Key human rights activist Nabeel Rajab has been released in Bahrain, after spending two years in jail for taking part in mass protests that have rocked the Gulf state since 2011.

“After two years in prison, I see Bahrain's political environment as more difficult and still without a roadmap for real reforms,” Rajab, the chief of the Bahrain Center for Human Rights (BCHR), told AP.

49-year-old Rajab was welcomed by a coterie of supporters in the capital city of Manana, and paid a visit to his mother’s grave, before returning home.

Rajab was initially jailed for three months in May 2012 after tweeting a criticism of the Prime Minister, Prince Khalifa, the uncle of King Hamad, and openly criticizing the country’s regime on RT while appearing on the Julian Assange Show.

Although the ruling was later reversed, a subsequent new charge for organizing “illegal gatherings” in a country where all public demonstrations have to be agreed by the authorities landed Rajab in prison for three years. The term was later commuted to two years, though appeals for early release for good behaviour were rejected.

“It is important to note that Rajab is not being released as a gesture of goodwill, but rather because he served the full length of his arbitrary detention sentence… During his detention, he faced dire conditions and was subjected to ill-treatment and torture,” said a statement from BCHR.

“His release comes at a time when thousands of others continue to be imprisoned and targeted on trumped up charges.”

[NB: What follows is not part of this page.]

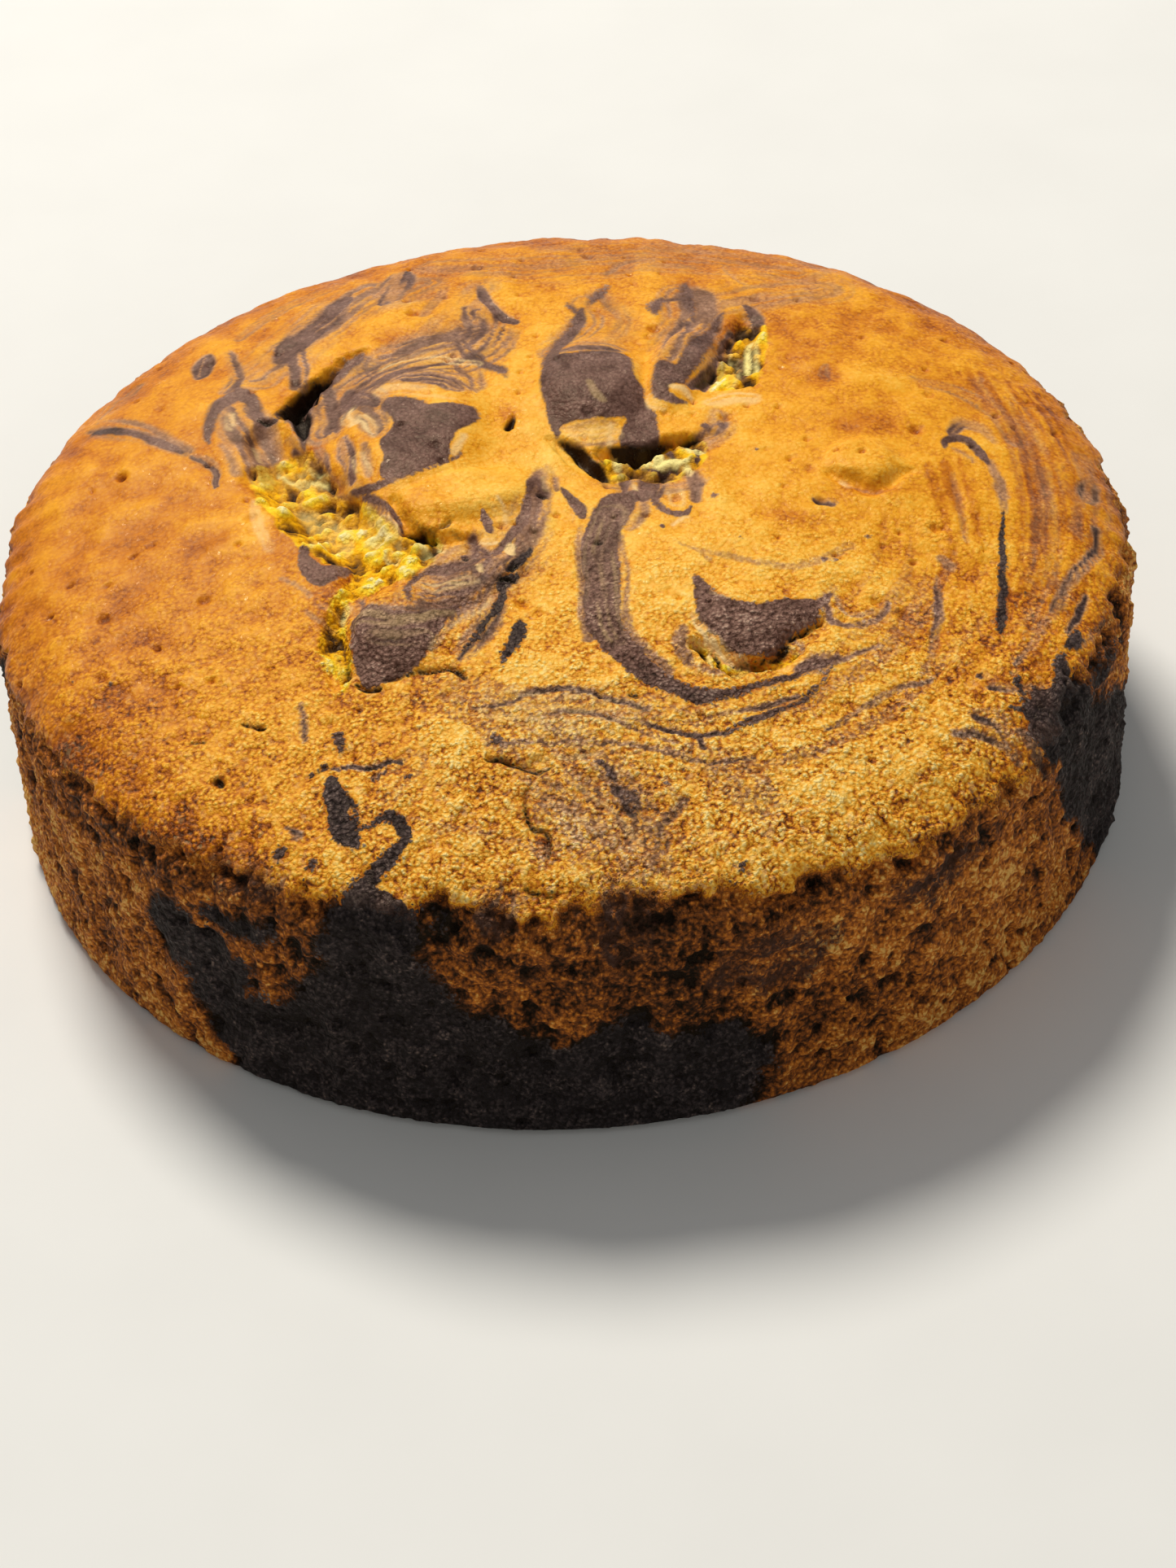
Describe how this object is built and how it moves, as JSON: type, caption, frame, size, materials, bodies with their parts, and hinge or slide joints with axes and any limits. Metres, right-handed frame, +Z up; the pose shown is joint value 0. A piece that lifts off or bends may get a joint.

The tiny island country, which has been ruled by the Sunni Khalifa family for over 200 years, was shaken by protests during the Arab Spring in 2011, led by pro-democracy activists and majority Shi’ite leaders. Rajab is also a Shi’ite.

The uprising was harshly and successfully suppressed, but tensions persist in the state, which hosts a US naval base and maintains close ties with Washington.

On Saturday, violence broke out at a ceremony outside the capital commemorating a 15 year-old boy who opposition leaders say was shot by the police at a funeral two months ago. Police said that attendees pelted officers with Molotov cocktails, and that they were forced to reply with tear gas, though there has been no information on further casualties.